Who is this right for?
- Anyone picking a first proper collar for a Puppy Staffy.
- Owners who suspect the current collar is already getting close.
- People dealing with a collar that keeps rotating out of place.
- Those who want something stylish, but not useless in motion.
- Anyone comparing puppy sets and wanting a practical way to decide.
Final summary
The right Puppy Staffy collar size should feel secure without becoming restrictive. Two fingers under the collar is the basic check, but stable position and growth reserve matter just as much. Use the chart as the starting guide, then judge the fit on the moving dog, not on hope. If the collar rolls, rubs, or tightens up too quickly, it is not the right fit no matter how nice it looked at the start. A proper puppy collar should stay calm even when your Staffy doesn’t.

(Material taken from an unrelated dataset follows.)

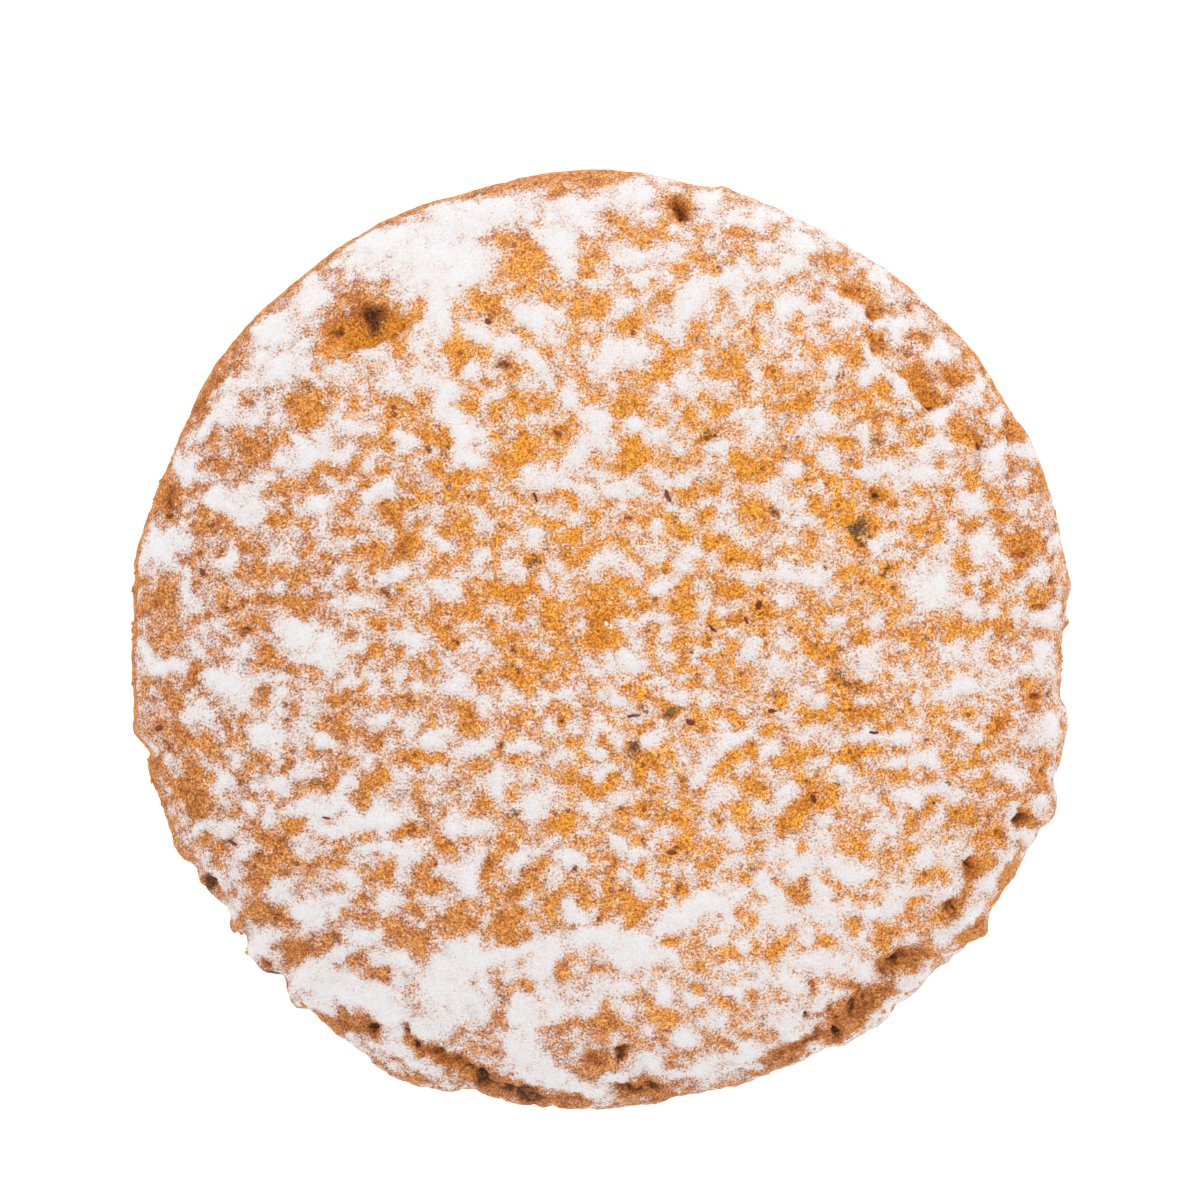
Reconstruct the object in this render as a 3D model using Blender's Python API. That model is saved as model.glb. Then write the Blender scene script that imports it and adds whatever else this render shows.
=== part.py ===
"""Round lebkuchen: a domed spice biscuit with a thin sugar glaze, a crumbled rim and a flat base.

The body is one profile spun about +Z: a flat base, a tucked-in foot, a rounded rim and a low dome.
Plain functions of position then shape it. The outline swells and dips with the angle, the top has
soft lumps, pits sink into it along its normals, and furrows run where the rim has cracked open.
Metres, +Z up. The origin is at the middle of the base.
"""

import math

import bmesh
import bpy

# Driving sizes.
MM = 0.001
RADIUS = 45.9 * MM
HEIGHT = 16.0 * MM
RIM_HEIGHT = 4.6 * MM
BASE_RADIUS = 43.0 * MM
DOME_POWER = 2.7
FOOT_POWER = 2.0

# Resolution of the turned body.
STEPS_ROUND = 108
RINGS_DOME = 25
RINGS_FOOT = 6
WELD = 0.00001

# How quickly the outline's swellings fade towards the middle.
OUTLINE_REACH = 4.0

# Swellings and dips of the outline: angle and half width in degrees, rise in mm.
OUTLINE = (
    (353.0, 6.0, 0.5),
    (339.5, 4.0, 1.4),
    (329.5, 6.0, 0.8),
    (322.5, 2.6, 1.5),
    (307.0, 5.0, 0.5),
    (290.0, 8.0, -0.4),
    (260.0, 5.0, 0.5),
    (246.0, 6.5, 1.5),
    (231.0, 4.5, 0.5),
    (218.0, 7.0, -0.5),
    (191.0, 3.0, 0.6),
    (156.0, 6.0, -0.6),
    (78.0, 5.0, -0.5),
    (24.0, 4.0, 0.3),
    (1.0, 3.0, -0.7),
)

# Soft lumps of the top: waves per metre along X and Y, phase in radians, rise in mm.
LUMPS = (
    (38.0, 21.0, 0.4, 0.22),
    (-24.0, 47.0, 2.1, 0.20),
    (61.0, -33.0, 4.0, 0.14),
    (15.0, 74.0, 5.2, 0.12),
    (83.0, 52.0, 1.3, 0.08),
)

# Pits: centre X and Y, half length, half width and depth in mm, and turn in degrees.
PITS = (
    (-22.6, 30.6, 4.6, 2.2, 1.6, 12.0),
    (7.9, 42.3, 1.9, 1.3, 2.0, -45.0),
    (31.8, 24.6, 2.6, 1.6, 0.9, -50.0),
    (25.4, 34.4, 2.0, 1.4, 0.8, -40.0),
    (27.0, 29.2, 1.9, 1.3, 0.7, -35.0),
    (-42.0, 13.0, 1.9, 1.3, 1.0, 70.0),
    (29.6, -31.6, 2.6, 1.5, 1.9, 25.0),
    (24.6, -36.6, 3.4, 1.7, 1.5, 30.0),
    (3.6, -44.0, 2.6, 1.4, 1.6, 5.0),
    (2.3, -41.1, 1.5, 1.2, 1.0, 0.0),
    (-22.3, -38.5, 1.8, 1.2, 1.3, -35.0),
    (42.6, -6.0, 1.4, 1.2, 0.7, 0.0),
    (36.4, -22.9, 1.3, 1.8, 0.8, -20.0),
)

# Furrows in the rim: first and last angle in degrees, radius at each end, half width and depth in mm.
FURROWS = (
    (243.0, 266.0, 42.8, 45.4, 1.1, 1.7),
    (291.0, 310.0, 45.0, 44.2, 1.0, 1.6),
)
FURROW_FADE = 3.0

CRUST_COLOUR = (0.66, 0.33, 0.10, 1.0)
CRUST_ROUGHNESS = 0.8
CRUST_METALLIC = 0.0


def bell(distance, width):
    """1 at distance 0, falling smoothly to 0 a little past twice the width."""
    return math.exp(-((distance / width) ** 2))


def angle_between(a, b):
    """The shorter way round from angle b to angle a, in degrees, from -180 to 180."""
    return (a - b + 180.0) % 360.0 - 180.0


def profile():
    """Half section from the middle of the base, round the rim, to the top of the dome.

    The foot is a quarter of a superellipse that widens from the base to the rim, and the dome is
    another that closes from the rim to the axis. Both are stepped by angle, so the rings bunch at
    the rim, where the surface turns most.
    """
    points = [(0.0, 0.0)]
    for step in range(RINGS_FOOT + 1):
        turn = 0.5 * math.pi * step / RINGS_FOOT
        reach = math.sin(turn) ** (2.0 / FOOT_POWER)
        drop = math.cos(turn) ** (2.0 / FOOT_POWER)
        radius = BASE_RADIUS + (RADIUS - BASE_RADIUS) * reach
        points.append((radius, RIM_HEIGHT * (1.0 - drop)))
    for step in range(1, RINGS_DOME + 1):
        turn = 0.5 * math.pi * step / RINGS_DOME
        radius = RADIUS * max(0.0, math.cos(turn)) ** (2.0 / DOME_POWER)
        rise = math.sin(turn)
        points.append((radius, RIM_HEIGHT + (HEIGHT - RIM_HEIGHT) * rise))
    points[-1] = (0.0, HEIGHT)
    return points


def outline_rise(angle):
    """How far the outline stands out from the plain circle at an angle, in metres."""
    return sum(rise * MM * bell(angle_between(angle, at), width) for at, width, rise in OUTLINE)


def lump_rise(x, y):
    """Height of the soft lumps at a place on the top, in metres."""
    total = 0.0
    for along_x, along_y, phase, rise in LUMPS:
        total += rise * MM * math.sin(2.0 * math.pi * (along_x * x + along_y * y) + phase)
    return total


def pit_depth(x, y):
    """How deep the pits are at a place, in metres: each is a turned, oval bell."""
    total = 0.0
    for at_x, at_y, half_length, half_width, depth, turn in PITS:
        cosine = math.cos(math.radians(turn))
        sine = math.sin(math.radians(turn))
        from_x = x - at_x * MM
        from_y = y - at_y * MM
        along = (from_x * cosine + from_y * sine) / (half_length * MM)
        across = (from_y * cosine - from_x * sine) / (half_width * MM)
        total += depth * MM * bell(math.hypot(along, across), 1.0)
    return total


def furrow_depth(x, y):
    """How deep the furrows are at a place, in metres: a bell across an arc, faded at its ends."""
    angle = math.degrees(math.atan2(y, x)) % 360.0
    radius = math.hypot(x, y)
    total = 0.0
    for first, last, radius_first, radius_last, half_width, depth in FURROWS:
        share = min(1.0, max(0.0, (angle - first) / (last - first)))
        middle = (radius_first + (radius_last - radius_first) * share) * MM
        past_end = max(first - angle, angle - last, 0.0)
        across = bell(radius - middle, half_width * MM)
        total += depth * MM * across * bell(past_end, FURROW_FADE)
    return total


def spin_body(mesh):
    """Turns the profile once about +Z and welds the seam and both poles."""
    points = [mesh.verts.new((radius, 0.0, height)) for radius, height in profile()]
    edges = [mesh.edges.new(pair) for pair in zip(points, points[1:])]
    bmesh.ops.spin(
        mesh,
        geom=points + edges,
        cent=(0.0, 0.0, 0.0),
        axis=(0.0, 0.0, 1.0),
        angle=2.0 * math.pi,
        steps=STEPS_ROUND,
        use_merge=True,
    )
    bmesh.ops.remove_doubles(mesh, verts=mesh.verts, dist=WELD)
    bmesh.ops.recalc_face_normals(mesh, faces=mesh.faces)


def shape_body(mesh):
    """Moves the turned body's points: outline outwards, lumps, pits and furrows along the normals."""
    mesh.normal_update()
    moves = {}
    for vert in mesh.verts:
        x, y, z = vert.co
        radius = math.hypot(x, y)
        if z < WELD and radius < WELD:
            continue
        swell = outline_rise(math.degrees(math.atan2(y, x))) * (radius / RADIUS) ** OUTLINE_REACH
        outwards = vert.co.xy.to_3d().normalized() * swell
        share = min(1.0, z / RIM_HEIGHT)
        relief = lump_rise(x, y) - pit_depth(x, y) - furrow_depth(x, y)
        moves[vert] = outwards + vert.normal * relief * share * share
    for vert, move in moves.items():
        base = vert.co.z < WELD
        vert.co += move
        if base:
            vert.co.z = 0.0


def centre_on_base(mesh):
    """Puts the middle of the bounding box's bottom at the origin."""
    corners = [vert.co.copy() for vert in mesh.verts]
    middle_x = 0.5 * (min(c.x for c in corners) + max(c.x for c in corners))
    middle_y = 0.5 * (min(c.y for c in corners) + max(c.y for c in corners))
    for vert in mesh.verts:
        vert.co.x -= middle_x
        vert.co.y -= middle_y


def crust_material():
    """Dry, golden brown crust."""
    material = bpy.data.materials.new("crust")
    material.use_nodes = True
    shader = material.node_tree.nodes["Principled BSDF"]
    shader.inputs["Base Color"].default_value = CRUST_COLOUR
    shader.inputs["Roughness"].default_value = CRUST_ROUGHNESS
    shader.inputs["Metallic"].default_value = CRUST_METALLIC
    return material


def make_biscuit():
    """The whole biscuit: one closed solid."""
    mesh = bmesh.new()
    spin_body(mesh)
    shape_body(mesh)
    centre_on_base(mesh)
    bmesh.ops.triangulate(mesh, faces=mesh.faces)
    data = bpy.data.meshes.new("biscuit")
    mesh.to_mesh(data)
    mesh.free()
    data.materials.append(crust_material())
    data.shade_smooth()
    data.set_sharp_from_angle(angle=math.radians(50.0))
    biscuit = bpy.data.objects.new("biscuit", data)
    bpy.context.scene.collection.objects.link(biscuit)


for old in list(bpy.data.objects):
    bpy.data.objects.remove(old)
make_biscuit()
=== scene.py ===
"""Looks of a round lebkuchen: baked crust, patchy sugar glaze, loose crumbs, nut skin and sugar flakes.

Everything is worked out in millimetres on the biscuit's own frame (+Z up, middle of the base at the
origin) and written to the meshes in metres. One square grid is folded onto the dome and its rim, and
plain fields of position raise, sink, frost and colour it. Every other piece stands on that surface.
"""

import functools
import math
from types import SimpleNamespace

import bpy
import numpy as np
from bpy.props import FloatProperty, FloatVectorProperty, IntProperty, PointerProperty
from bpy.types import Operator, Panel, PropertyGroup
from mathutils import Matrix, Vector


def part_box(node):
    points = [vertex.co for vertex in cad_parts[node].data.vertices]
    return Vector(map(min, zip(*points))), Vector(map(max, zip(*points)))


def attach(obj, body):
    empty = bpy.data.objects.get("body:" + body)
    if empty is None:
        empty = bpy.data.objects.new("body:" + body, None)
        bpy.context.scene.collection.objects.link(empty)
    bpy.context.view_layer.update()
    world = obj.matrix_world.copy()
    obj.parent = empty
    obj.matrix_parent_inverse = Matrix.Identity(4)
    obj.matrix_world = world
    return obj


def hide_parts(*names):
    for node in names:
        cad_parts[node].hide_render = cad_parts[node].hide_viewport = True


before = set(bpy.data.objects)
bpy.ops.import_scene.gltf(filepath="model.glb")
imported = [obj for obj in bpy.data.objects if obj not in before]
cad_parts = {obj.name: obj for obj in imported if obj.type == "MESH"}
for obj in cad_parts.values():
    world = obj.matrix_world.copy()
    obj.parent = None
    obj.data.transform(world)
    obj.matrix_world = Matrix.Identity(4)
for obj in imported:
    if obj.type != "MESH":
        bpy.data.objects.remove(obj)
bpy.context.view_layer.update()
CAD_LOW, CAD_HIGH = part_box("biscuit")

bl_info = {
    "name": "Lebkuchen looks",
    "version": (1, 0, 0),
    "blender": (4, 5, 0),
    "location": "View3D > Sidebar > Lebkuchen",
    "description": "Builds the crust, glaze and crumbs of a round lebkuchen on its plain solid",
    "category": "Object",
}

MM = 0.001
BODY = "root"
NODE = "biscuit"

# ---------------------------------------------------------------------------------------------
# Features of this biscuit, in millimetres and degrees. X runs to the right and Y to the far side.
# ---------------------------------------------------------------------------------------------

# Swellings and dips of the outline: angle, half width, rise.
OUTLINE = (
    (348.5, 4, 0.5), (339.2, 3.6, 1.5), (342, 1.2, -0.5), (329.5, 6, 0.9), (322, 2, 1.7),
    (318.8, 1.4, 0.7), (316.4, 1.2, 0.5), (302.6, 2.6, 0.7), (306.4, 4, 0.4), (308.6, 1.2, -0.3),
    (312.4, 2.4, 0.5), (297, 6, 0.5), (285, 4, 0.1), (272, 7, 0.8), (259, 5, 0.45), (252, 1.8, 0.6),
    (249.5, 3, 0.7), (244.8, 5.4, 1.5), (240, 1.4, 0.3), (235.6, 1.6, -0.2), (230, 1.8, 0.6),
    (227.4, 1.3, -0.8), (224.2, 1.4, -0.2), (220.3, 1.2, -0.6), (218.4, 1, 0.3), (215.8, 2.4, -1.2),
    (212.8, 1, -0.2), (209.8, 1.2, -0.4), (237, 7, 0.5), (206, 7, 0.25), (200.2, 1.6, -0.2),
    (180, 12, -0.15), (191.4, 1.8, 0.6), (194.2, 1.4, -0.5), (158, 8, -0.6), (149, 2, 0.2),
    (141, 5, 0.15), (130, 14, 0.1), (78, 5, -0.6), (74.6, 1, 0.3), (64, 6, -0.35), (57, 9, -0.55),
    (38, 6, 0.3), (24, 4, 0.3), (13, 4, -0.2), (6.2, 1.4, 0.4), (1, 3, -0.4), (356.6, 4, -0.8),
    (1.8, 0.6, 0.4), (352.6, 1.4, -0.5), (336.2, 0.8, -0.3), (167, 6, 0.2), (190, 3, 0.25),
)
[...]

Frequently asked questions
How tight should a Puppy Staffy collar be?
It should be snug, stable, and loose enough for two fingers underneath without pressure.
Should I buy a bigger collar so my puppy grows into it?
A little reserve is smart. Too much extra room is not. An oversized collar becomes unstable fast.
How often should I re-check the fit?
During growth, check often. Every one to two weeks is a sensible routine for many puppies.
What does a loose collar do in real life?
It twists, shifts, rubs, and can make handling less predictable.
What is the biggest sizing mistake with a puppy collar?
Thinking that “it fastens” automatically means “it fits.” That is where a lot of bad sizing starts.